%%
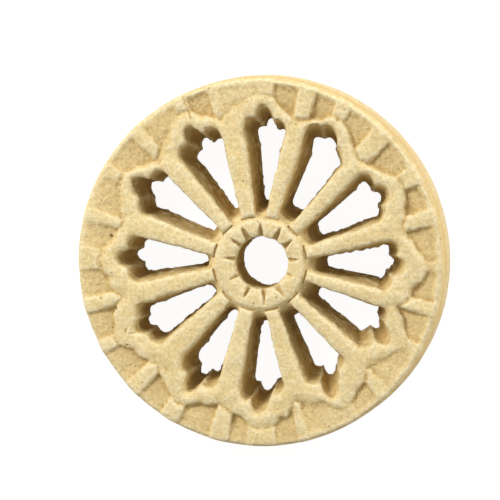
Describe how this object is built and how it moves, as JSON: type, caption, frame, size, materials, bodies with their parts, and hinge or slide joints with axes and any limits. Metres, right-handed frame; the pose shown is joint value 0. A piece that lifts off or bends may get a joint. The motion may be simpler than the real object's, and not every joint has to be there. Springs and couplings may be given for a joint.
{
  "type": "carved stone rosette",
  "caption": "Small round rose window carved in one piece of soft pale stone, with trefoil-headed openings between spokes round a pierced hub.",
  "frame": {"origin": "middle of the flat back, on the surface that the rosette lies on", "axes": "+Z out of the carved face along the disc's axis, +Y towards the top of the window"},
  "size_m": [0.1578, 0.1578, 0.024],
  "materials": {
    "stone": "dry, fine-grained, warm pale yellow, softly worn"
  },
  "bodies": {
    "root": {"rosette": "stone"}
  },
  "joints": []
}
%%
Goal of the exercise
Can you reproduce all the material exactly?

Answer below
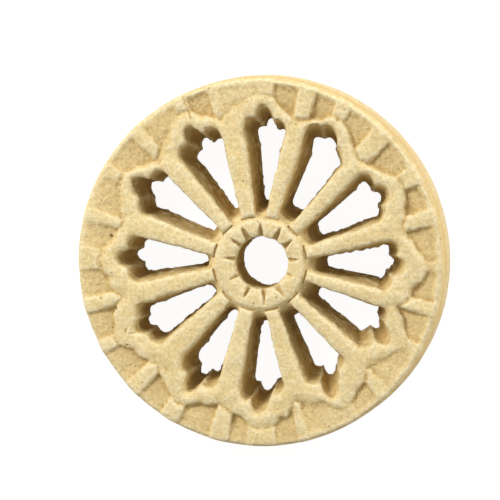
Describe how this object is built and how it moves, as JSON: type, caption, frame, size, materials, bodies with their parts, and hinge or slide joints with axes and any limits. Metres, right-handed frame; the pose shown is joint value 0. A piece that lifts off or bends may get a joint. The motion may be simpler than the real object's, and not every joint has to be there. Springs and couplings may be given for a joint.
{
  "type": "carved stone rosette",
  "caption": "Small round rose window carved in one piece of soft pale stone, with trefoil-headed openings between spokes round a pierced hub.",
  "frame": {"origin": "middle of the flat back, on the surface that the rosette lies on", "axes": "+Z out of the carved face along the disc's axis, +Y towards the top of the window"},
  "size_m": [0.1578, 0.1578, 0.024],
  "materials": {
    "stone": "dry, fine-grained, warm pale yellow, softly worn"
  },
  "bodies": {
    "root": {"rosette": "stone"}
  },
  "joints": []
}